-- Begin --
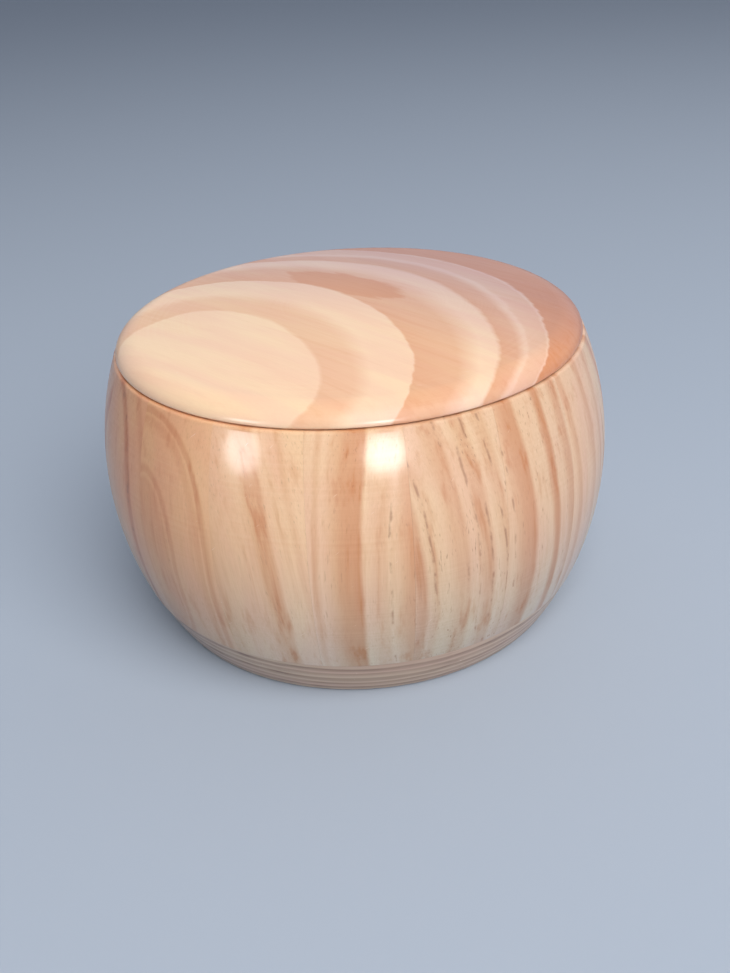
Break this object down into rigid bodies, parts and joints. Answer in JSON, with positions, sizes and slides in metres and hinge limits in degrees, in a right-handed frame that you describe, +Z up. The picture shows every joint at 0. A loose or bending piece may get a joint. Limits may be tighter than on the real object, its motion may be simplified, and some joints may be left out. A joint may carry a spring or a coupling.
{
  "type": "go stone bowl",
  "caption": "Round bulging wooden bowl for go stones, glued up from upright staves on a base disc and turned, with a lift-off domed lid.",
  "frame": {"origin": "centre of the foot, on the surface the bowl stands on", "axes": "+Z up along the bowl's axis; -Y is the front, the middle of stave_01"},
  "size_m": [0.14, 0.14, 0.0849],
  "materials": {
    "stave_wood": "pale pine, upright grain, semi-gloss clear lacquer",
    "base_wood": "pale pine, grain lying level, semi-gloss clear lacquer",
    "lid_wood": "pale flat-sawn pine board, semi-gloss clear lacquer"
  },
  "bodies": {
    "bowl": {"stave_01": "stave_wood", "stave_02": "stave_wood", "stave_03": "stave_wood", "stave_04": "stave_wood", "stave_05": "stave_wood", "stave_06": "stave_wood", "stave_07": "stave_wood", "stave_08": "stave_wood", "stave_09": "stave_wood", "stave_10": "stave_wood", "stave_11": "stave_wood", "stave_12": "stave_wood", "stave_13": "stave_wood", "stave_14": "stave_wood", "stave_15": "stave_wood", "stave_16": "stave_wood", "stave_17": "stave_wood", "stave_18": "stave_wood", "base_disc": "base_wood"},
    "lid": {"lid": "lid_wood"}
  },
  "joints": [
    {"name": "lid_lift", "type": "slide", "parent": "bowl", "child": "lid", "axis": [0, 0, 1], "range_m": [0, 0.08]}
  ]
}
-- End --
Exercise:
Copy out the whole listing exactly; please set it all down.

Written answer:
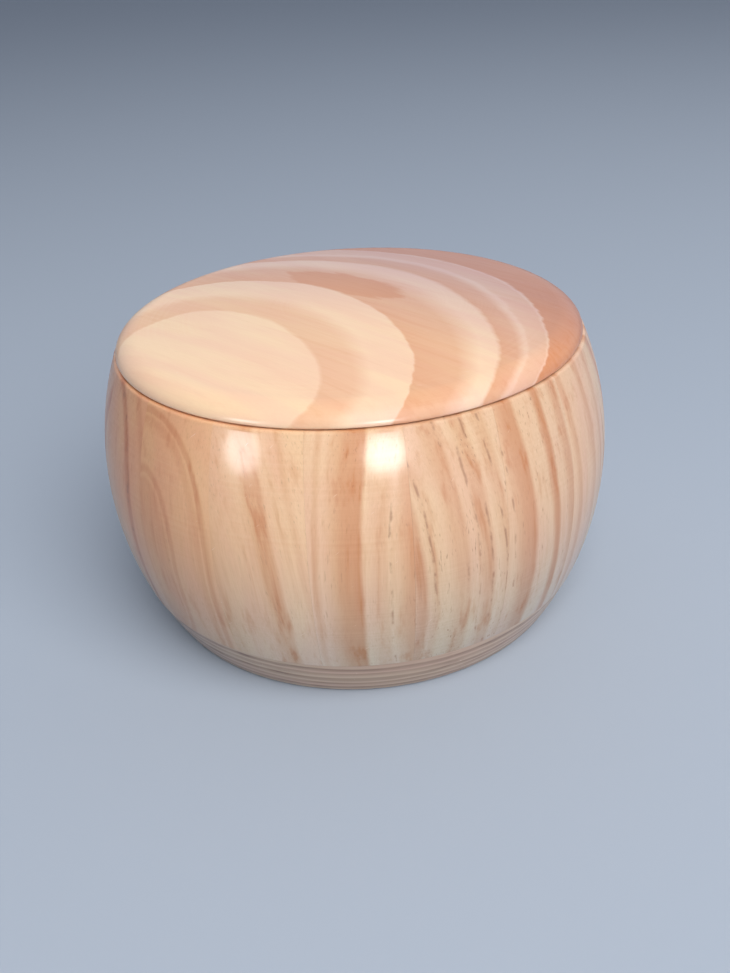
Break this object down into rigid bodies, parts and joints. Answer in JSON, with positions, sizes and slides in metres and hinge limits in degrees, in a right-handed frame that you describe, +Z up. The picture shows every joint at 0. A loose or bending piece may get a joint. Limits may be tighter than on the real object, its motion may be simplified, and some joints may be left out. A joint may carry a spring or a coupling.
{
  "type": "go stone bowl",
  "caption": "Round bulging wooden bowl for go stones, glued up from upright staves on a base disc and turned, with a lift-off domed lid.",
  "frame": {"origin": "centre of the foot, on the surface the bowl stands on", "axes": "+Z up along the bowl's axis; -Y is the front, the middle of stave_01"},
  "size_m": [0.14, 0.14, 0.0849],
  "materials": {
    "stave_wood": "pale pine, upright grain, semi-gloss clear lacquer",
    "base_wood": "pale pine, grain lying level, semi-gloss clear lacquer",
    "lid_wood": "pale flat-sawn pine board, semi-gloss clear lacquer"
  },
  "bodies": {
    "bowl": {"stave_01": "stave_wood", "stave_02": "stave_wood", "stave_03": "stave_wood", "stave_04": "stave_wood", "stave_05": "stave_wood", "stave_06": "stave_wood", "stave_07": "stave_wood", "stave_08": "stave_wood", "stave_09": "stave_wood", "stave_10": "stave_wood", "stave_11": "stave_wood", "stave_12": "stave_wood", "stave_13": "stave_wood", "stave_14": "stave_wood", "stave_15": "stave_wood", "stave_16": "stave_wood", "stave_17": "stave_wood", "stave_18": "stave_wood", "base_disc": "base_wood"},
    "lid": {"lid": "lid_wood"}
  },
  "joints": [
    {"name": "lid_lift", "type": "slide", "parent": "bowl", "child": "lid", "axis": [0, 0, 1], "range_m": [0, 0.08]}
  ]
}